Pada perkembangannya kemudian berlakulah UU no.17 tahun 2003 tentang Keuangan Negara dan UU no.1 tahun 2004 tentang Perbendaharaan Negara yang memperkuat posisi Legislatif (DPR/DPRD) dan pengawasan eksternal (BPK), sedangkan posisi pengawasan internal (APIP) menjadi lemah. Didi menyebutkan kondisi ini sebagai ”kecelakaan hukum” yang terjadi dalam hal pengawasan di negara ini, karena seharusnya negara juga harus memperkuat pengawasan internal/ Internal Control pemerintah (APIP) melalui kepastian kewenangan berupa UU atau Perpres, akan tetapi pada kenyataannya sekarang kewenangan itu belum juga diterbitkan. Internal Control bertugas memberikan assurance (kepastian) bahwa angka-angka yang tertera dalam laporan keuangan adalah akuntabel, jika Internal Control lemah maka siapa pun yang menjadi presiden akan dibuat menjadi bulan-bulanan karenanya, jelas Didi. Sedangkan eksternal auditor (BPK) bertugas memberikan opini, dan tidak boleh memberikan asistensi/ konsultasi sebab asistensi/ konsultasi adalah domain pengawasan internal.

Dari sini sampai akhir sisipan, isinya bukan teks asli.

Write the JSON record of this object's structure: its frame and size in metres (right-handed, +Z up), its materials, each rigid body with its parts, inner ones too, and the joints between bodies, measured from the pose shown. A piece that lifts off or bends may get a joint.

Terkait masalah domain pengawasan BPKP, Didi menjelaskan domain BPKP dalam pengawalan akuntabilitas presiden yang meliputi Expertise, Current Issues, Clearing House, dan Check and Balance. Expertise adalah mendukung APIP yang profesional melalui training, pendampingan, back-up teknis dalam kesinergian. Current Issues adalah mendukung Sistem Akuntabilitas Presiden terkait issue strategis, nasional, lintas sektoral, Big Fish berisiko tinggi. Clearing House adalah mendukung penyelenggaraan birokrasi pemerintah yang tertib, 3Es (Efisien, Efektif, Ekonomis) dan penegakan hukum yang berkeadilan. Check and Balance adalah memberikan “second opinion” terhadap temuan-temuan eksternal auditor (BPK) dalam konteks pelurusan terhadap pelaksanaan tugas di lingkungan birokrasi.

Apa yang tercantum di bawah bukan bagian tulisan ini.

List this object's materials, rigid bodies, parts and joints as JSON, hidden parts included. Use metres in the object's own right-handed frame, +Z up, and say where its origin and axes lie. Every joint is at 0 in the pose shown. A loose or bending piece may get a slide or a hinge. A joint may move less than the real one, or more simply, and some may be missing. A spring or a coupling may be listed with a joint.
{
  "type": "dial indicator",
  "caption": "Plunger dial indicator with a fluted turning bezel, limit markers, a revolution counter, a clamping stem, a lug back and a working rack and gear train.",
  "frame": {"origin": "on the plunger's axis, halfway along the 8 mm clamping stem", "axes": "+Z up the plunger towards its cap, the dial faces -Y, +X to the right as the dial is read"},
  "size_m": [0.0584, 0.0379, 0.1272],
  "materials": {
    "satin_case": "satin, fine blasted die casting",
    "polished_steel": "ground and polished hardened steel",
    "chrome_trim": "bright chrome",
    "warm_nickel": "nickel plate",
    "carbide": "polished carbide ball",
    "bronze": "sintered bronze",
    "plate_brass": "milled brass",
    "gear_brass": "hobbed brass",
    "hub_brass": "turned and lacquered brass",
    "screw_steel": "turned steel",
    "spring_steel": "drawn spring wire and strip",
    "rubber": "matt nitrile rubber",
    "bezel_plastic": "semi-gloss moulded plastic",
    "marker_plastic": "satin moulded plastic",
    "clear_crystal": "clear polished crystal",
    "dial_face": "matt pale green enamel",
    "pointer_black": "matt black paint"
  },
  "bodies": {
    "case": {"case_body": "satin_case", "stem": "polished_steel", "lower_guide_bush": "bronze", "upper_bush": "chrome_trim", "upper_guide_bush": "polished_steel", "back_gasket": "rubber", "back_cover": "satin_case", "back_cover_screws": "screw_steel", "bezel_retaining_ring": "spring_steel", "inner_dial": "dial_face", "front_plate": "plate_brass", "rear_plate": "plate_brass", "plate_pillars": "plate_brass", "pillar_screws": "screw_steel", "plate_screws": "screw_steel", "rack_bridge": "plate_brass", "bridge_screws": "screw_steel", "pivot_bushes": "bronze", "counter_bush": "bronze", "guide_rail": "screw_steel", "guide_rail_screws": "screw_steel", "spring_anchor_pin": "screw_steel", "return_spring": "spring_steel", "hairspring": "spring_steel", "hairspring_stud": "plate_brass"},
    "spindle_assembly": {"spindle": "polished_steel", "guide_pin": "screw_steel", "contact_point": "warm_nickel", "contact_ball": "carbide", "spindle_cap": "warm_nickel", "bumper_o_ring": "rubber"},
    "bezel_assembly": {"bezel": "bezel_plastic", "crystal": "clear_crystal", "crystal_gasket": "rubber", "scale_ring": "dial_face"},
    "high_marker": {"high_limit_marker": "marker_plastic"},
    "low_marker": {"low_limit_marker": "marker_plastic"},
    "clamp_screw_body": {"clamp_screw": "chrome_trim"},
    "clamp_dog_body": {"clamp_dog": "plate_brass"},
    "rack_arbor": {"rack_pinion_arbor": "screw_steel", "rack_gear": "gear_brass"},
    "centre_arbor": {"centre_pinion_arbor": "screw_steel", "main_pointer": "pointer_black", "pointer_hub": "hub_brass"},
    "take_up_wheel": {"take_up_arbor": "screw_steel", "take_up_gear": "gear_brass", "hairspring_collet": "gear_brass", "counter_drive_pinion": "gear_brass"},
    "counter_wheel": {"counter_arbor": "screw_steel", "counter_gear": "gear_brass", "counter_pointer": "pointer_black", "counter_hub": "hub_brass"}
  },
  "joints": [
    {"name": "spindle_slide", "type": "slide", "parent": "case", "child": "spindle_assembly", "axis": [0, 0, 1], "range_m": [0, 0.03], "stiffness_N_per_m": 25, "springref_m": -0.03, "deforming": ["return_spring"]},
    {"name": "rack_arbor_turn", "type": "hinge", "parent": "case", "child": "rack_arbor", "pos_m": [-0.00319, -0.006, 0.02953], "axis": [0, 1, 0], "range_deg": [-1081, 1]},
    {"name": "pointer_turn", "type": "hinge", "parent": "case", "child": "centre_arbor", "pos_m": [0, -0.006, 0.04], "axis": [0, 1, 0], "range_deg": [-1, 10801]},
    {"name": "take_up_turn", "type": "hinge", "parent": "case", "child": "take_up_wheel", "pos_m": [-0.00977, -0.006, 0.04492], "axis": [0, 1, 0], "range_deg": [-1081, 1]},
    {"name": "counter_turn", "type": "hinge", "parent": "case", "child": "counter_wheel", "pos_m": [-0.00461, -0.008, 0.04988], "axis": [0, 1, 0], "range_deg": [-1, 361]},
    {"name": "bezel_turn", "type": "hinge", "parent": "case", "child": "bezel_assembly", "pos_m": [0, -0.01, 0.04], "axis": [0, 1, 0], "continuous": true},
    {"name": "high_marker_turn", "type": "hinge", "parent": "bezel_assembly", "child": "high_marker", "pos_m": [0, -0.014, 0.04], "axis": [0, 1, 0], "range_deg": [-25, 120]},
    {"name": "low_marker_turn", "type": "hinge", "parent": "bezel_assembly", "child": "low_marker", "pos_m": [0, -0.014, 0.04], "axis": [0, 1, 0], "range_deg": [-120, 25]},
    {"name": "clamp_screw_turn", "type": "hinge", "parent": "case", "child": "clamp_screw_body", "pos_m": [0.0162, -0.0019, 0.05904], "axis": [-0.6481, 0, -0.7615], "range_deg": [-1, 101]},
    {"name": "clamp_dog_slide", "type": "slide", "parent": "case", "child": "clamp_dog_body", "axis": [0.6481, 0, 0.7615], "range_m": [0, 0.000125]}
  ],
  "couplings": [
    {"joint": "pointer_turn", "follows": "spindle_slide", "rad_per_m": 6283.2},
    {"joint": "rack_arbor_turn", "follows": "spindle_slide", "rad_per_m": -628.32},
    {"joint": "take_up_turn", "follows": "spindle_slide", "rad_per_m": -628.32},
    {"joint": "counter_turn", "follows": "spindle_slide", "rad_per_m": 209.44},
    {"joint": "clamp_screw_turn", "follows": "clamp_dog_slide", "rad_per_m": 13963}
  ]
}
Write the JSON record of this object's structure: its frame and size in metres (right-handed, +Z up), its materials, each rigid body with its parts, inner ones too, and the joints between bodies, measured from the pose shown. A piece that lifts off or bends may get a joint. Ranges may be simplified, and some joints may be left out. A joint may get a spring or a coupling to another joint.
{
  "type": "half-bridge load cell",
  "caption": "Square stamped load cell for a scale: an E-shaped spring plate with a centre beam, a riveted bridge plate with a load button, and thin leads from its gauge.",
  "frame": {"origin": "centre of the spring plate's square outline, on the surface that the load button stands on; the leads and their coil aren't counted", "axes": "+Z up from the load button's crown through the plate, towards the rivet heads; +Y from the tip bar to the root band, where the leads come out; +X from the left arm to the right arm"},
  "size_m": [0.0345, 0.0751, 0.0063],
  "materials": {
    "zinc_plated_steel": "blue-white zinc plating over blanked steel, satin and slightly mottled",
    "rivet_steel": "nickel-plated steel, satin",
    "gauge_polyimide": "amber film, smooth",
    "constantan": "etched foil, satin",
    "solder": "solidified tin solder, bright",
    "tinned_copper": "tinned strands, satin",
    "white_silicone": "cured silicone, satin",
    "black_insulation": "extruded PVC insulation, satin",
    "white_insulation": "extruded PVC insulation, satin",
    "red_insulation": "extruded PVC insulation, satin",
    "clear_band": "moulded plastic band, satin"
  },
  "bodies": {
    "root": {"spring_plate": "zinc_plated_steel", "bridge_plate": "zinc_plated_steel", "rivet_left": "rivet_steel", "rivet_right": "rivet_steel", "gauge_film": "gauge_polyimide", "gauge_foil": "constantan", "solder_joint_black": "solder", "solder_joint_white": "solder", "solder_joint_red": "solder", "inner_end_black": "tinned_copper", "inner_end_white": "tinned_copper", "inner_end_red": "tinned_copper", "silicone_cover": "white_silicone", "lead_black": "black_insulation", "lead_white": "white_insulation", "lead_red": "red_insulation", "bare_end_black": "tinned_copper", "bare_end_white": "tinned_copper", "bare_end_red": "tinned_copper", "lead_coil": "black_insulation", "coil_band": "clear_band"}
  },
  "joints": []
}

Tugas audit investigasi sebagaimana juga merupakan hakekat dari Aparat Pengawasan Intern Pemerintah (APIP) menurut Didi adalah untuk melakukan pencegahan/ warning atau prevention, suatu tugas yang sangat strategis bagi pengawalan akuntabilitas dan pendampingan bagi instansi pemerintah. Oleh karena itu, Didi menekankan agar pengawasan internal seperti Itwasum harus ikut dari sejak tahap perencanaan/ planning, proses, sampai pada tahapan akhir dari suatu kegiatan. Akan tetapi itwasum tidak masuk dalam kegiatan tersebut, hanya mengawasi dari luar dan memberikan second opinion. Pengawasan internal harus melihat sejauh mana pencapaian Key Performance Indikator (KPI) suatu kegiatan dengan juga memperhatikan kejelasan indikator-indikatornya, sehingga dapat dihitung parameter keberhasilannya. Itwasum jangan hanya datang pada saat akhir setelah terjadi TPK. ”Memangnya itwasum pemadam kebakaran?!” kelakar Didi.

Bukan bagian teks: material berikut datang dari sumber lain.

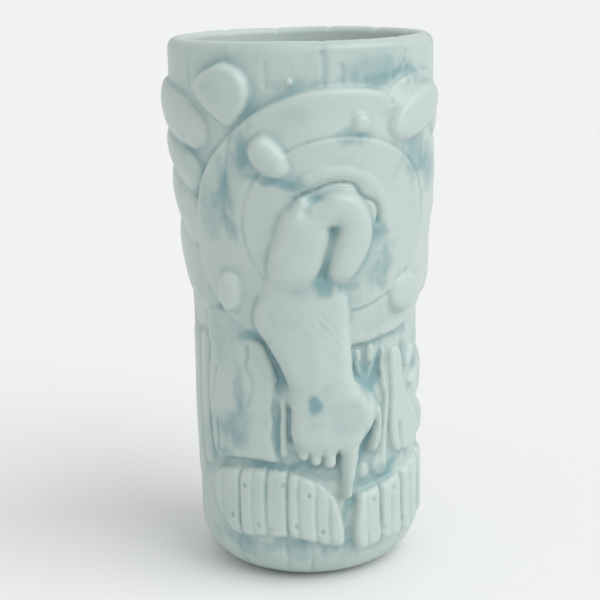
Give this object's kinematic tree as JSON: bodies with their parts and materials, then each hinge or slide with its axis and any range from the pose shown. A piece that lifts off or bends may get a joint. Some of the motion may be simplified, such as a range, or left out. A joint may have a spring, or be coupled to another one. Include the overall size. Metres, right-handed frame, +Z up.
{
  "type": "tiki mug",
  "caption": "Tall glazed ceramic tiki mug, wider at the rim, with an animal head, a pointing hand, blank plaques, bark and mane locks in relief round its front.",
  "frame": {"origin": "centre of the flat resting face under the cup", "axes": "+Z up along the cup's axis, the head faces -Y, the head's right-hand ear as seen from the front is towards +X"},
  "size_m": [0.0842, 0.0863, 0.165],
  "materials": {
    "cup_glaze": "satin celadon glaze, darker and bluer where it pools in the grooves",
    "relief_glaze": "the same satin glaze, thinner and paler on the raised parts"
  },
  "bodies": {
    "root": {"cup": "cup_glaze", "right_lobe": "relief_glaze", "left_lobe": "relief_glaze", "thumb": "relief_glaze", "hand_back": "relief_glaze", "index_finger": "relief_glaze", "middle_finger": "relief_glaze", "ring_finger": "relief_glaze", "little_finger": "relief_glaze", "forearm": "relief_glaze", "left_eye": "relief_glaze", "right_eye": "relief_glaze", "left_ear": "relief_glaze", "right_ear": "relief_glaze", "right_ear_back": "relief_glaze", "left_knob": "relief_glaze", "right_knob": "relief_glaze", "brow_peg": "relief_glaze", "mouth_lip": "relief_glaze", "face_plate": "relief_glaze", "head_disc": "relief_glaze", "left_lock_1": "relief_glaze", "right_lock_1": "relief_glaze", "left_lock_2": "relief_glaze", "right_lock_2": "relief_glaze", "left_lock_3": "relief_glaze", "right_lock_3": "relief_glaze", "left_lock_4": "relief_glaze", "right_lock_4": "relief_glaze", "left_plaque": "relief_glaze", "right_plaque": "relief_glaze", "left_bark_slab": "relief_glaze", "left_bark_strip_1": "relief_glaze", "left_bark_strip_2": "relief_glaze", "left_bark_strip_3": "relief_glaze", "right_bark_drip_1": "relief_glaze", "right_bark_drip_2": "relief_glaze", "right_bark_drip_3": "relief_glaze", "right_bark_drip_4": "relief_glaze", "right_bark_drip_5": "relief_glaze", "right_bark_drip_6": "relief_glaze", "right_bark_drip_7": "relief_glaze", "right_bark_drip_8": "relief_glaze", "right_bark_drip_9": "relief_glaze"}
  },
  "joints": []
}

Suatu konsep yang dikemukakan oleh Didi adalah Acquit et de charge sektor publik yang tidak disebutkan secara tegas di dalam UU No.15 tahun 2004 tentang Pemeriksaan Pengelolaan dan Tanggung Jawab Keuangan Negara, sedangkan pada sektor privat/swasta konsep ini telah secara tegas diatur. Ecquit et de charge adalah pelepasan tanggung jawab hukum di kemudian hari bagi pejabat yang telah selesai menjalankan tugas, kecuali jika terungkap adanya perbuatan pidana atas tindakan hukum yang sebelumnya tidak pernah dikemukakan secara jujur di laporan pertanggungjawabannya selama ia menjabat.

Acara pembukaan Diklat Investigasi diakhiri dengan ketukan palu dan penyematan tanda peserta Diklat secara simbolis oleh Kepala BPKP Didi Widayadi.